--- BEGIN ---
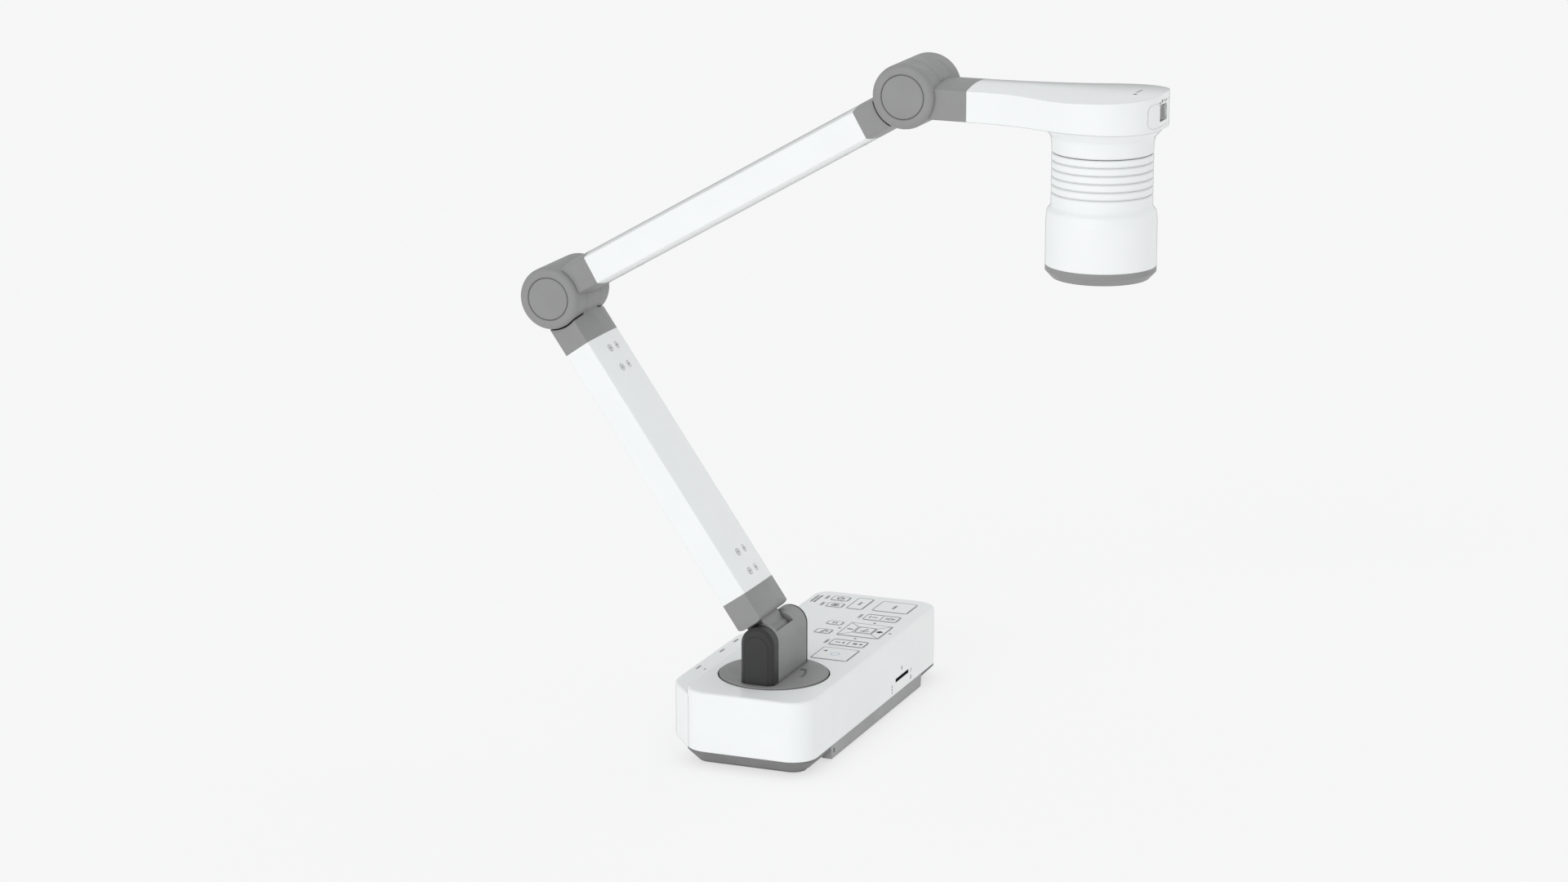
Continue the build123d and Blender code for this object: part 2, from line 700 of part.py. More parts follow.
def tongue_cap(span, hinge, offset):
    """End cap with the round tongue that turns between a hinge's ears."""
    end = span[1]
    collar = along_x(beam_section(), end, hinge.X, offset)
    at_hinge = Pos(hinge.X, 0, hinge.Z)
    tongue = collar & block((end, hinge.X), (-TONGUE_HALF, TONGUE_HALF), (-40, 40))
    cap = collar - at_hinge * bar_y(SADDLE_RADIUS, -40, 40)
    cap += tongue
    cap += at_hinge * bar_y(HINGE_RADIUS, -TONGUE_HALF, TONGUE_HALF)
    cap += spigot(span, end, offset)
    return cap - at_hinge * bar_y(HINGE_PIN + RUNNING, -40, 40)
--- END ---
* What the exercise asks: Restate the whole of the material exactly.

* Complete answer:
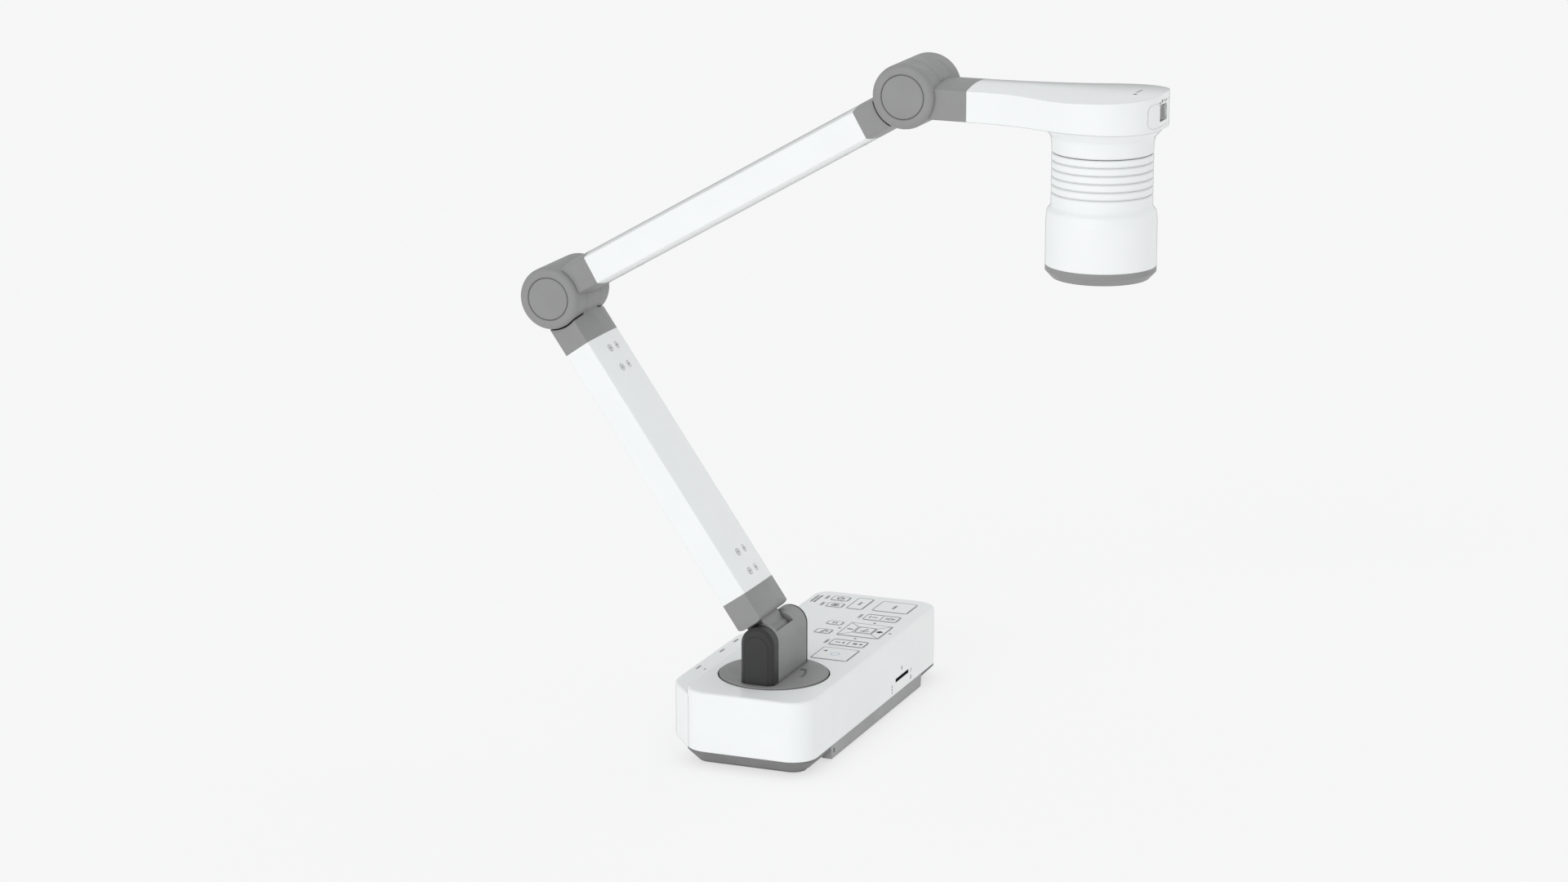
Continue the build123d and Blender code for this object: part 2, from line 700 of part.py. More parts follow.
def tongue_cap(span, hinge, offset):
    """End cap with the round tongue that turns between a hinge's ears."""
    end = span[1]
    collar = along_x(beam_section(), end, hinge.X, offset)
    at_hinge = Pos(hinge.X, 0, hinge.Z)
    tongue = collar & block((end, hinge.X), (-TONGUE_HALF, TONGUE_HALF), (-40, 40))
    cap = collar - at_hinge * bar_y(SADDLE_RADIUS, -40, 40)
    cap += tongue
    cap += at_hinge * bar_y(HINGE_RADIUS, -TONGUE_HALF, TONGUE_HALF)
    cap += spigot(span, end, offset)
    return cap - at_hinge * bar_y(HINGE_PIN + RUNNING, -40, 40)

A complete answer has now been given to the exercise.